Thanks for everything.
God bless. health and happiness to all of you throughout the new year!
 

Franquixote

Established Member
Wow. After all these years that's the last thing you want to say to me Brody?

"Real" men take care of their family's and community's needs first and foremost, and letting your personal hobby - in this case in the form of insects which to the uninitiated are large and unknown- take precedence over your family's peace of mind, or your houseguest, or the next tenant, is utterly juvenile and selfish.

Remember that you pompous ass. REAL MEN put the welfare of others before them, in both real and perceived threats. A year ago my youngest (5 at the time) had an adult dubia in her "blankie" when we were watching TV near the enclosure. She remembers that moment more than all the moments of holding the chameleon combined.

So don't talk about being a man until you understand what the role entails you lout.
 

Kaizen

Chameleon Enthusiast
Wow.

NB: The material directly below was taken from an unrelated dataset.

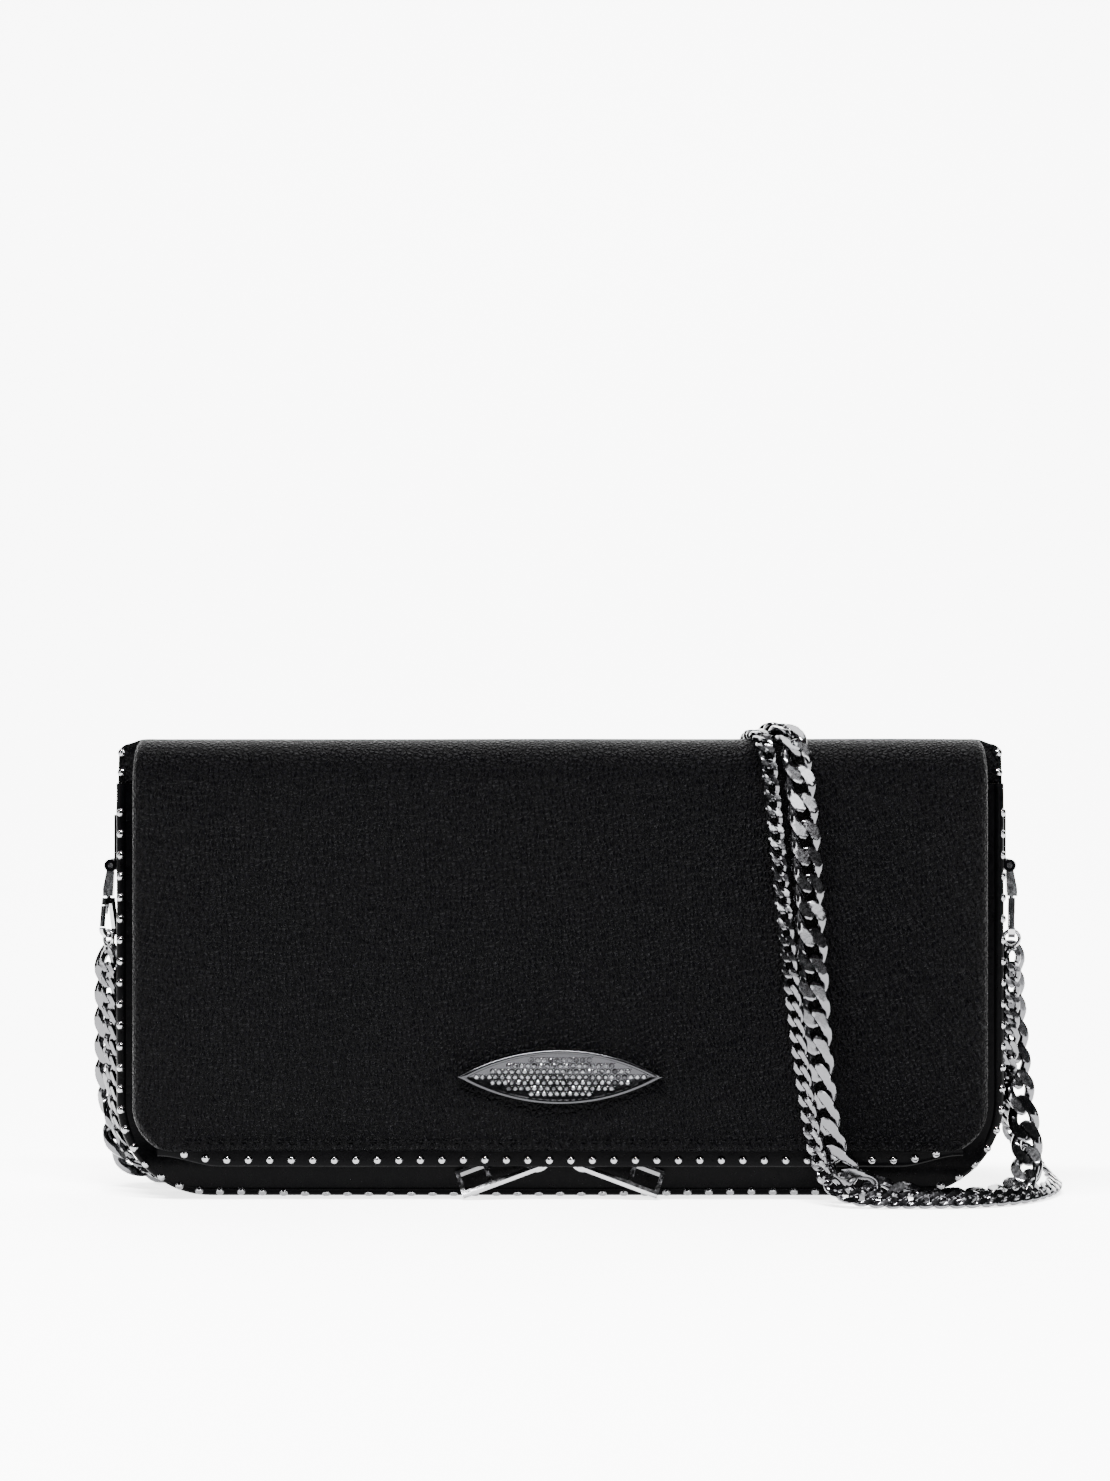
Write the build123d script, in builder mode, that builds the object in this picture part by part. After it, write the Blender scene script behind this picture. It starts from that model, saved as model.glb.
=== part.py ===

After all these years that's the last thing you want to say to me Brody?

"Real" men take care of their family's and community's needs first and foremost, and letting your personal hobby - in this case in the form of insects which to the uninitiated are large and unknown- take precedence over your family's peace of mind, or your houseguest, or the next tenant, is utterly juvenile and selfish.

Remember that you pompous ass. REAL MEN put the welfare of others before them, in both real and perceived threats. A year ago my youngest (5 at the time) had an adult dubia in her "blankie" when we were watching TV near the enclosure. She remembers that moment more than all the moments of holding the chameleon combined.

So don't talk about being a man until you understand what the role entails you lout.
I’m pretty sure Brody was just razzin’ you a bit, rather than actually trying to insult you: kind of the online version of giving a jocular punch to the shoulder, instead of a handshake. Anyways, sorry again to hear about your frustrations, but have a happy new year.